1. What are the two main types of game user interfaces, and how do they differ?

   The two main types are:

   • Diegetic UI: Elements that exist within the game world itself and are part of the narrative (like health meters integrated into a character's suit or cockpit instruments in racing games). These enhance immersion by making UI feel like a natural part of the game world.
   • Non-diegetic UI: Elements that exist outside the game world, overlaid on top of gameplay (like traditional menus, health bars in screen corners, score displays). While less immersive, they're often clearer and easier to read.

2. What are the some advantages of using a parent-child relationship in UI systems?

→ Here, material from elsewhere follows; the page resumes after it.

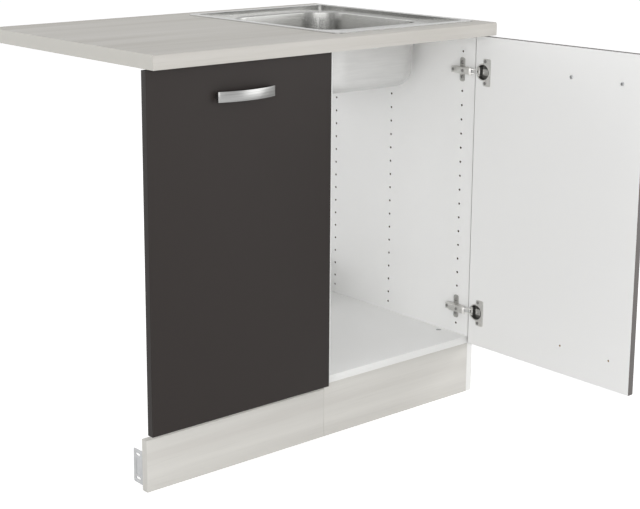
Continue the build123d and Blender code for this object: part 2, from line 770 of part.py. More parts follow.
# The arm is a channel of sheet that opens towards the cabinet's side. Its nose carries the link.
def hinge_arm(height, name):
    with BuildPart() as arm:
        with BuildSketch(Plane.XY.offset(height - arm_width / 2)) as flank:
            with BuildLine():
                Polyline(
                    (arm_face_x, arm_pivot_y),
                    (arm_pivot_x, arm_pivot_y - arm_nose),
                    (arm_pivot_x + arm_nose, arm_pivot_y),
                    (arm_root_x, carcass_front + arm_rise),
                    (arm_root_x, arm_back),
                    (arm_face_x + arm_tongue_step, arm_back),
                    (arm_face_x + arm_tongue_step, arm_back - arm_tongue),
                    (arm_face_x, arm_back - arm_tongue - arm_tongue_step),
                    close=True,
                )
            make_face()
            with Locations((arm_pivot_x, arm_pivot_y)):
                Circle(arm_nose)
        extrude(flank.sketch, amount=arm_width)
        inside_z = (height - channel, height + channel)
        inside_y = (arm_pivot_y - 2 * arm_nose, arm_back - arm_tongue - arm_tongue_step)
        block((arm_face_x + arm_sheet, inner_right), inside_y, inside_z, mode=Mode.SUBTRACT)
        tongue_y = (inside_y[1], arm_back + arm_nose)
        block((boss_x - seat_gap, inner_right), tongue_y, inside_z, mode=Mode.SUBTRACT)
        with Locations((arm_pivot_x, arm_pivot_y, height)):
            Cylinder(pin_radius + pin_fit, 2 * arm_width, mode=Mode.SUBTRACT)
        for screw_y in (front_screw_y, rear_screw_y):
            screw_hole = face_plane((arm_face_x, screw_y, height), (1, 0, 0))
            rod(screw_hole, arm_screw + hole_slack, plate_boss, mode=Mode.SUBTRACT)
    save(arm, name)


# Two cheeks with a sleeve between them at each eye. The neck bows away from the cabinet's side, so
# that it passes round the edge of the closed door.
link_half = 5.1
link_cheek = 1.5
link_bore = pin_radius + pin_fit
neck_points = ((0.55, -1.6), (0.845, -3.2))
cupward_x = (cup_pivot_x - arm_pivot_x) / link_length
cupward_y = (cup_pivot_y - arm_pivot_y) / link_length


def hinge_link(height, name):
    aim = (cupward_x, cupward_y, 0)
    base = Plane(origin=(arm_pivot_x, arm_pivot_y, height - link_half), x_dir=aim, z_dir=(0, 0, 1))
    spots = [(0, 0)] + [(share * link_length, bow) for share, bow in neck_points] + [(link_length, 0)]
    with BuildPart() as link:
        with BuildSketch(base) as cheek:
            for start, end in zip(spots, spots[1:]):
                run = math.hypot(end[0] - start[0], end[1] - start[1])
                turn = math.degrees(math.atan2(end[1] - start[1], end[0] - start[0]))
                with Locations(((start[0] + end[0]) / 2, (start[1] + end[1]) / 2)):
                    SlotCenterToCenter(run, link_width, rotation=turn)
            with Locations(spots[0], spots[-1]):
                Circle(link_eye)
        extrude(cheek.sketch, amount=link_cheek)
        extrude(cheek.sketch.moved(Location((0, 0, 2 * link_half - link_cheek))), amount=link_cheek)
        for eye_x, eye_y in ((arm_pivot_x, arm_pivot_y), (cup_pivot_x, cup_pivot_y)):
            eye_base = face_plane((eye_x, eye_y, height - link_half), (0, 0, 1))
            rod(eye_base, link_eye, 2 * link_half)
            rod(eye_base, link_bore, 2 * link_half, mode=Mode.SUBTRACT)
    save(link, name)


cup_rim = 2.0
cup_pin_half = 9.4
cup_notch = 6.5
cheek_inner = 5.6
cheek_outer = 9.8
cheek_reach = 3.4
wing_corner = 4.0
cup_screw = 1.75


def cup_plane(height):
    return Plane(
        origin=(open_face_x, open_edge_y - cup_inset, height), x_dir=(0, -1, 0), z_dir=(1, 0, 0)
    )


# The cup is let into the door, under a flange that is wider towards the door's free edge. Two cheeks
# in it hold the link's pin, and the rim is cut away where the link goes through.
def hinge_cup(height, name):
    face = cup_plane(height)
    pivot_u = open_edge_y - cup_pivot_y - cup_inset
    bore = cup_radius - cup_wall
    with BuildPart() as cup:
        with BuildSketch(face):
            Circle(cup_radius)
        extrude(amount=cup_depth)
        with BuildSketch(face):
            Circle(cup_radius + cup_rim)
            with Locations((flange_width / 2, 0)):
                RectangleRounded(flange_width, flange_height, wing_corner)
        extrude(amount=-cup_flange)
        with BuildSketch(face.offset(-cup_flange)):
            Circle(bore)
        extrude(amount=cup_flange + cup_depth - cup_wall, mode=Mode.SUBTRACT)
        for side in (-1, 1):
            with BuildSketch(face):
                Circle(bore + cup_wall / 2)
                with Locations((pivot_u, side * (cheek_inner + cheek_outer) / 2)):
                    Rectangle(2 * cheek_reach, cheek_outer - cheek_inner, mode=Mode.INTERSECT)
            extrude(amount=cup_depth - cup_wall / 2)
        with BuildSketch(face.offset(-cup_flange)):
            with Locations((-cup_radius, 0)):
                Rectangle(2 * cheek_reach, 2 * cup_notch)
        extrude(amount=cup_flange, mode=Mode.SUBTRACT)
        with Locations((cup_pivot_x, cup_pivot_y, height)):
            Cylinder(pin_radius + pin_fit, 2 * cup_pin_half, mode=Mode.SUBTRACT)
        with BuildSketch(face.offset(-cup_flange)):
            with Locations((cup_screw_offset, 0)):
                with GridLocations(cup_screw_pitch, cup_screw_pitch, 1, 2):
                    Circle(cup_screw + hole_slack)
        extrude(amount=cup_flange, mode=Mode.SUBTRACT)
    save(cup, name)


for level, height in hinge_heights.items():
    hinge_plate(height, f"{level}_hinge_plate")
    hinge_arm(height, f"{level}_hinge_arm")
    hinge_link(height, f"{level}_hinge_link")
    hinge_cup(height, f"{level}_hinge_cup")

rivet_head = 2.3
rivet_head_height = 0.6

with BuildPart() as arm_pins:
    for height in hinge_heights.values():
        half = arm_width / 2
        with Locations((arm_pivot_x, arm_pivot_y, height)):
            Cylinder(pin_radius, arm_width)
        for direction in (-1, 1):
            head_seat = (arm_pivot_x, arm_pivot_y, height + direction * half)
            rod(face_plane(head_seat, (0, 0, direction)), rivet_head, rivet_head_height)
save(arm_pins, "arm_pins")

with BuildPart() as cup_pins:
    for height in hinge_heights.values():
        with Locations((cup_pivot_x, cup_pivot_y, height)):
            Cylinder(pin_radius, 2 * cup_pin_half)
save(cup_pins, "cup_pins")

with BuildPart() as hinge_arm_screws:
    for height in hinge_heights.values():
        front_seat = face_plane((arm_face_x, front_screw_y, height), (-1, 0, 0))
        rear_seat = face_plane((arm_face_x + arm_tongue_step, rear_screw_y, height), (-1, 0, 0))
        front_reach = boss_x - arm_face_x + plate_boss / 2 - drill_point
        rear_reach = front_reach - arm_tongue_step
        pan_screw(front_seat, arm_screw_head, arm_screw_head_height, arm_screw, front_reach)
        pan_screw(rear_seat, arm_screw_head, arm_screw_head_height, arm_screw, rear_reach)
save(hinge_arm_screws, "hinge_arm_screws")

with BuildPart() as hinge_plate_screws:
    for height in hinge_heights.values():
        for row in (height - plate_screw_pitch / 2, height + plate_screw_pitch / 2):
            seat = face_plane((inner_right - plate_sheet, plate_y, row), (-1, 0, 0))
            reach = plate_sheet + plate_screw_length
            pan_screw(seat, plate_screw_head, plate_screw_head_height, plate_screw, reach)
save(hinge_plate_screws, "hinge_plate_screws")

cup_screw_head = 3.6
cup_screw_head_height = 1.2
cup_screw_length = 12.0
cup_screw_y = open_edge_y - cup_inset - cup_screw_offset
cup_screw_rows = [
    height + direction * cup_screw_pitch / 2 for height in hinge_heights.values() for direction in (-1, 1)
]

with BuildPart() as hinge_cup_screws:
    for row in cup_screw_rows:
        seat = face_plane((open_face_x - cup_flange, cup_screw_y, row), (-1, 0, 0))
        pan_screw(seat, cup_screw_head, cup_screw_head_height, cup_screw, cup_screw_length)
save(hinge_cup_screws, "hinge_cup_screws")

# ---- door, shown open by a quarter turn ----
door_y = (open_edge_y - door_width, open_edge_y)
door_x = (open_face_x, open_face_x + board)
door_handle_y = door_y[0] + handle_edge_distance + handle_pitch / 2
handle_offsets = (-handle_pitch / 2, handle_pitch / 2)
pocket_slack = 0.15


# A front board, with the edge of its strip taken off all round.
def front_board(x_span, y_span):
    with BuildPart() as front:
        block(x_span, y_span, (front_bottom, front_top))
        fillet(front.edges(), front_edge_radius)
    return front.part


with BuildPart() as door:
    add(front_board(door_x, door_y))
    for height in hinge_heights.values():
        with BuildSketch(cup_plane(height)):
            Circle(cup_radius + pocket_slack)
        extrude(amount=cup_depth + pocket_slack, mode=Mode.SUBTRACT)
    for row in cup_screw_rows:
        seat = face_plane((open_face_x, cup_screw_y, row), (-1, 0, 0))
        rod(seat, cup_screw + hole_slack, -cup_screw_length - drill_point, mode=Mode.SUBTRACT)
    for offset_y in handle_offsets:
        for row in (handle_z, spare_handle_z):
            seat = face_plane((door_x[0], door_handle_y + offset_y, row), (1, 0, 0))
            rod(seat, handle_hole, board, mode=Mode.SUBTRACT)
save(door, "door")


# ---- bow handles ----
# A flat strip bowed away from the front, on two legs with a screw's bore in each.
def bow_handle(foot, along, outward, name):
    section_plane = Plane(origin=foot, x_dir=along, z_dir=(0, 0, -1))
    half = handle_length / 2
    bow = handle_reach - handle_end_reach
    bow_radius = (half**2 + bow**2) / (2 * bow)
    leg_reach = handle_reach - handle_strip / 2
    leg_reach -= bow_radius - math.sqrt(bow_radius**2 - (handle_pitch / 2) ** 2)
    inner_end = handle_end_reach - handle_strip
    with BuildPart() as handle:
        with BuildSketch(section_plane) as strip:
            with BuildLine():
                ThreePointArc((-half, handle_end_reach), (0, handle_reach), (half, handle_end_reach))
                Line((half, handle_end_reach), (half, inner_end))
                ThreePointArc((half, inner_end), (0, handle_reach - handle_strip), (-half, inner_end))
                Line((-half, inner_end), (-half, handle_end_reach))
            make_face()
        extrude(strip.sketch, amount=handle_height / 2, both=True)
        for offset in handle_offsets:
            leg_foot = section_plane.from_local_coords((offset, 0))
            leg_plane = face_plane(tuple(leg_foot), outward)
            rod(leg_plane, handle_leg, leg_reach)
            rod(leg_plane, handle_screw_hole + hole_slack, leg_reach - drill_point, mode=Mode.SUBTRACT)
    save(handle, name)


handle_screw_head = 4.0
handle_screw_head_height = 2.4
handle_screw_grip = 8.0
handle_screw_length = board + handle_screw_grip


def handle_screws(centre, along, inward, name):
    head = (handle_screw_head, handle_screw_head_height)
    with BuildPart() as screws:
        for offset in handle_offsets:
            spot = (centre[0] + along[0] * offset, centre[1] + along[1] * offset, centre[2])
            pan_screw(face_plane(spot, inward), *head, handle_screw_hole, handle_screw_length)
    save(screws, name)


bow_handle((door_x[1], door_handle_y, handle_z), (0, 1, 0), (1, 0, 0), "door_handle")
handle_screws((door_x[0], door_handle_y, handle_z), (0, 1, 0), (-1, 0, 0), "door_handle_screws")

# ---- front of the dishwasher bay ----
bay_front_x = (worktop_left + front_side_reveal, cabinet_left - front_side_reveal)
bay_front_y = (closed_inner_face - board, closed_inner_face)
bay_handle_x = middle(bay_front_x)

with BuildPart() as bay_panel:
    add(front_board(bay_front_x, bay_front_y))
    for offset_x in handle_offsets:
        seat = face_plane((bay_handle_x + offset_x, bay_front_y[0], handle_z), (0, -1, 0))
        rod(seat, handle_hole, -board, mode=Mode.SUBTRACT)
save(bay_panel, "bay_panel")

bow_handle((bay_handle_x, bay_front_y[0], handle_z), (1, 0, 0), (0, -1, 0), "bay_handle")
handle_screws((bay_handle_x, bay_front_y[1], handle_z), (1, 0, 0), (0, 1, 0), "bay_handle_screws")

# The sizes that the joints need.
print("arm pivot", round(arm_pivot_x, 4), round(arm_pivot_y, 4))
print("cup pivot", round(cup_pivot_x, 4), round(cup_pivot_y, 4))
print("link turn for each turn of the door", round(link_ratio, 6))
print("link turn for each turn in the cup", round(link_ratio / (1 - link_ratio), 6))
print("turn in the cup to close", round(-90 * (1 - link_ratio), 3))
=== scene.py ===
import bpy
import math
from mathutils import Matrix, Vector


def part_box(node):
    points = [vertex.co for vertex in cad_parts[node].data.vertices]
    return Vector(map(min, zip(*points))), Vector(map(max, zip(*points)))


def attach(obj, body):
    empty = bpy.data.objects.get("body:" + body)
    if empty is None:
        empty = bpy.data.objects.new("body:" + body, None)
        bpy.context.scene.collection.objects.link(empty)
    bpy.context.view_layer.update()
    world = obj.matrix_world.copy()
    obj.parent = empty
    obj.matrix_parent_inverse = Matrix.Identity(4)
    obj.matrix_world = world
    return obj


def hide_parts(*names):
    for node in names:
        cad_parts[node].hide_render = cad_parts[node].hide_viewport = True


# kitchen sink unit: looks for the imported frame, door shown open

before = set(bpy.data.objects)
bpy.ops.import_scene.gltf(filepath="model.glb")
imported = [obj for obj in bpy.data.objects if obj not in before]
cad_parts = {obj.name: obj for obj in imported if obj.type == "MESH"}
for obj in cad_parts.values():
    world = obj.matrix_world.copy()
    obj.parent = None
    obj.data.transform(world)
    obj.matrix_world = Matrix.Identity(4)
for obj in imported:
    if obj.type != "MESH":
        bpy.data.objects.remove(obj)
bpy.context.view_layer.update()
print("frame loaded:", len(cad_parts), "nodes")

mm = 0.001
bpy.context.scene.view_settings.view_transform = "Standard"


# small helpers

def paint(red, green, blue):  # screen colour 0-255 to the shader's linear colour
    linear = []
    for value in (red, green, blue):
        share = value / 255
        linear.append(share / 12.92 if share <= 0.04045 else ((share + 0.055) / 1.055) ** 2.4)
    return (*linear, 1)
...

   • Inheritance of properties: visual states cascade parent to children.
   • Relative positioning: Child elements are positioned relative to their parents.
   • Simplified state management: Parent states affect children automatically.
   • Batch operations: Update and draw calls propagate through the hierarchy.
   • Logical grouping: Mirrors the conceptual organization of UI elements.

3. How do anchoring and docking differ in UI layout systems?

   • Anchoring: Positions UI elements relative to specific reference points on their parent (like TopLeft, Center, BottomRight) without changing the element's size. An element's position coordinates become relative to the chosen anchor point.
   • Docking: Takes anchoring further by also adjusting an element's size to fill available space. For example, docking to the top means the element fills the parent horizontally while staying at the top, while "Fill" docking means the element expands to fill the entire parent area.

4. What are some accessibility considerations that should be implemented in game UI systems?

   • Visual accessibility: High contrast colors, not relying solely on color for information, adjustable text size and UI scaling, and internationalization support.
   • Input accessibility: Support for multiple input methods and reduced precision requirements.
   • Testing practices: Ensure the UI works with keyboard only navigation, without sound, and with simulated visual impairments.